How to respond: It’s very true that in the past, many artists, writers and thinkers benefited from familial wealth (or rich benefactors). This, however, is not to be celebrated! It means that marginalized people are frequently removed from mainstream discussion. It’s also a dreadful defense of inequality. As theologian Reinhold Niebuhr writes,“The fact that culture requires leisure, is however, hardly a sufficient justification for the maintenance of a leisured class. For every artist which the aristocracy has produced, and for every two patrons of the arts, it has supported a thousand wastrels.”

Poverty and oppression can also create other powerful types of art, from boheim to the blues. More important, there are far better ways to fund the arts than throwing money at rich families and hoping they cook up something nice. For instance, the National Endowment for the Arts has funded arts education, dance, design, folk and traditional arts, literature, local arts agencies, media arts, museums, music, musical theater, opera, theater and visual arts. In the aftermath of the Great Depression the Works Progress Administration had an arm devoted to funding the arts that supported Jackson Pollock, William Gropper, Willem de Kooning, Leon Bibel and Ben Shahn.
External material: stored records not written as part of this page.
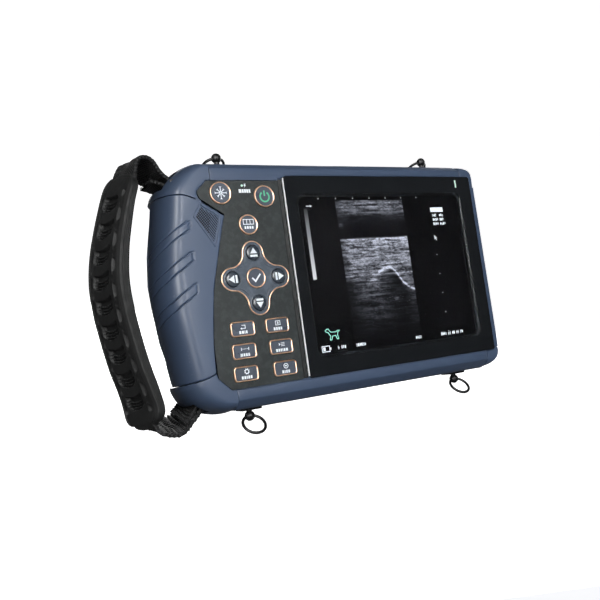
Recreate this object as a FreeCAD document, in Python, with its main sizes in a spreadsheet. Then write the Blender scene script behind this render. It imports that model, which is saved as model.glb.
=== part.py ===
import FreeCAD, Part
import Sketcher
import math
import os

from FreeCAD import Placement, Rotation, Vector

# Veterinary palm ultrasound scanner, upright, screen towards -Y, +Z up, +X to the right.
# Origin: centre of the flat back face, straight behind the centre of the display.
# Depths are measured from the front plane (the screen frame's front face) backwards;
# the front plane lies at Y = -thick, the back face at Y = 0.
# Outlines are lists of (X, Z) points unless they say otherwise.

doc = FreeCAD.newDocument("palm_scanner")

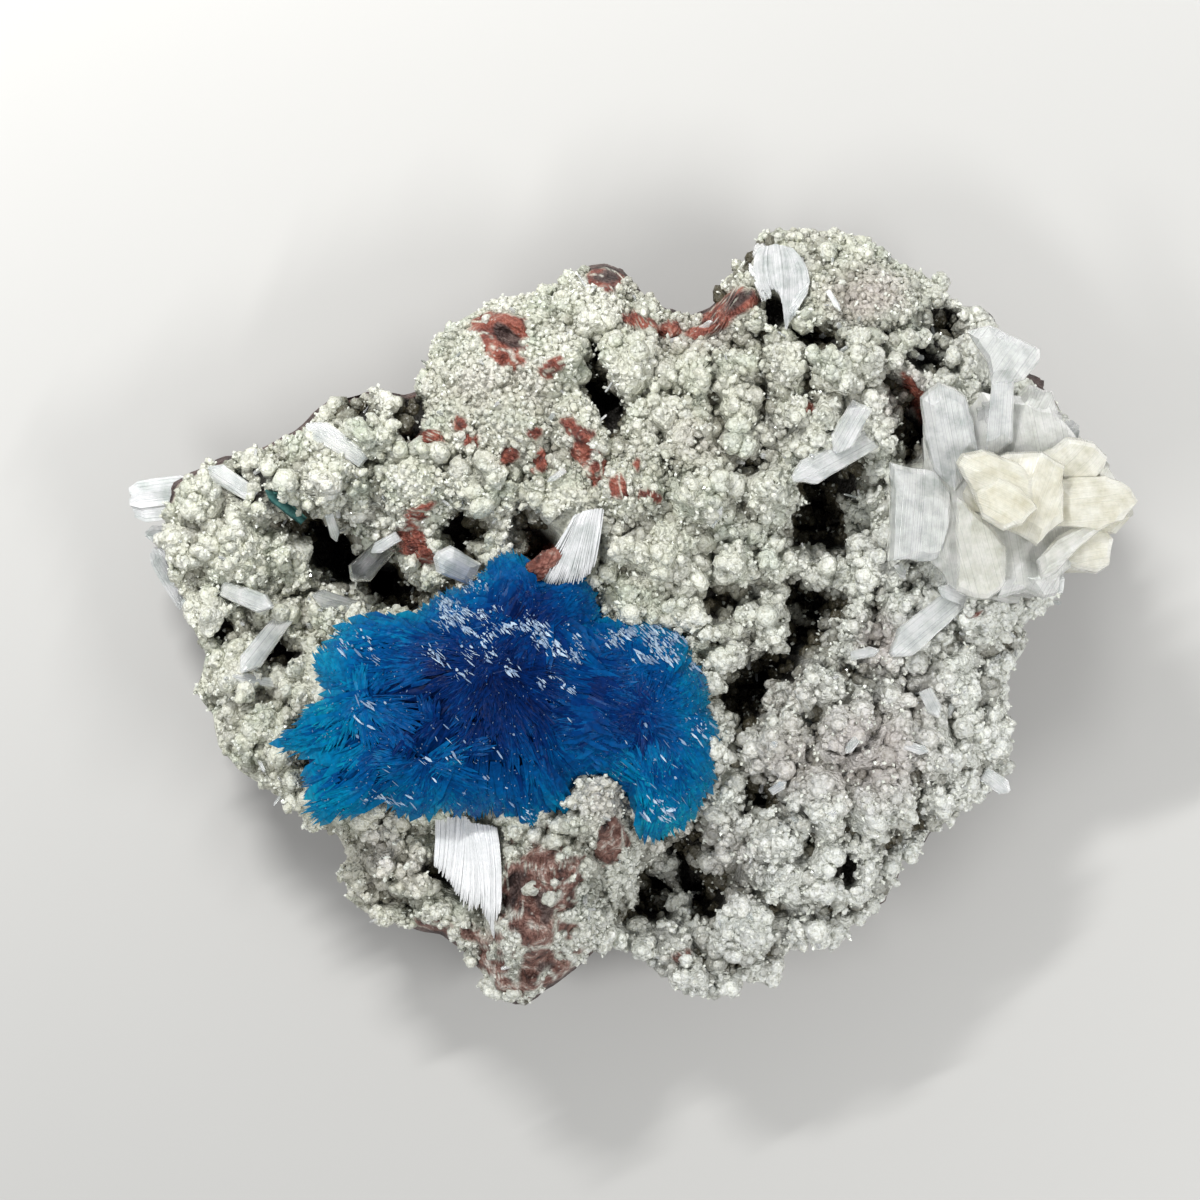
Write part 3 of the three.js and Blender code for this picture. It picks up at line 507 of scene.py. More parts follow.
def on_face(place):
    """Pixels with a lift over the face, as points."""
    place = np.asarray(place, float)
    px, lift = place[..., :2], place[..., 2]
    level = spot(px, FACE_HEIGHT)
    level = spot(px, face_height(level[..., 0], level[..., 1]))
    return spot(px, face_height(level[..., 0], level[..., 1]) + lift)


def over_back(place):
    """A pixel and a height over the flat back, as a point."""
    return spot(place[:2], place[2])


def in_ellipse(x, y, at, half, turn=0.0):
    """Distance from an ellipse's middle, counted so that it is 1 on the ellipse."""
    middle = spot(at, FACE_HEIGHT)
    angle = np.radians(turn)
    dx, dy = x - middle[0], y - middle[1]
    across = dx * np.cos(angle) + dy * np.sin(angle)
    along = dy * np.cos(angle) - dx * np.sin(angle)
    return np.hypot(across / half[0], along / half[1])


def level_points(x, y):
    """Plan coordinates as points at height 0."""
    return np.stack([x, y, 0 * x], -1)


def directions(angle):
    """Plan vectors of length 1 at the given angles."""
    return np.stack([np.cos(angle), np.sin(angle)], -1)


def noise(points, size, seed=0.0):
    """Smooth 3-D value noise from -1 to 1: random values on a grid of the given size, blended between."""
    cell = points / size
    low = np.floor(cell)
    blend = cell - low
    blend = blend * blend * (3 - 2 * blend)
    total = np.zeros(points.shape[:-1])
    for corner in np.ndindex(2, 2, 2):
        weight = np.prod(np.where(corner, blend, 1 - blend), -1)
        at = low + corner
        total += weight * hashed(at @ HASH_STEPS + seed * HASH_SEED_STEP)
    return 2 * total - 1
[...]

The CIA has even gotten into the game.

As Niebuhr notes, “An intelligent society will know how to subsidize those who possess peculiar gifts … and will not permit a leisured class to justify itself by producing an occasional creative genius among a multitude of incompetents.” It’s a wonder that conservatives want the wealthy financing art and philosophy — Marx, after all, would have died of penury without the beneficence of the wealthy Engels. Given that his economist friends have been impressed by Piketty’s cultural depth because of his ability to cite Jane Austen, I wouldn’t put much weight on their cultural defense of privilege.

Claim: Piketty is French, and we saved their asses in World War II

This is true. You’ve lost the debate.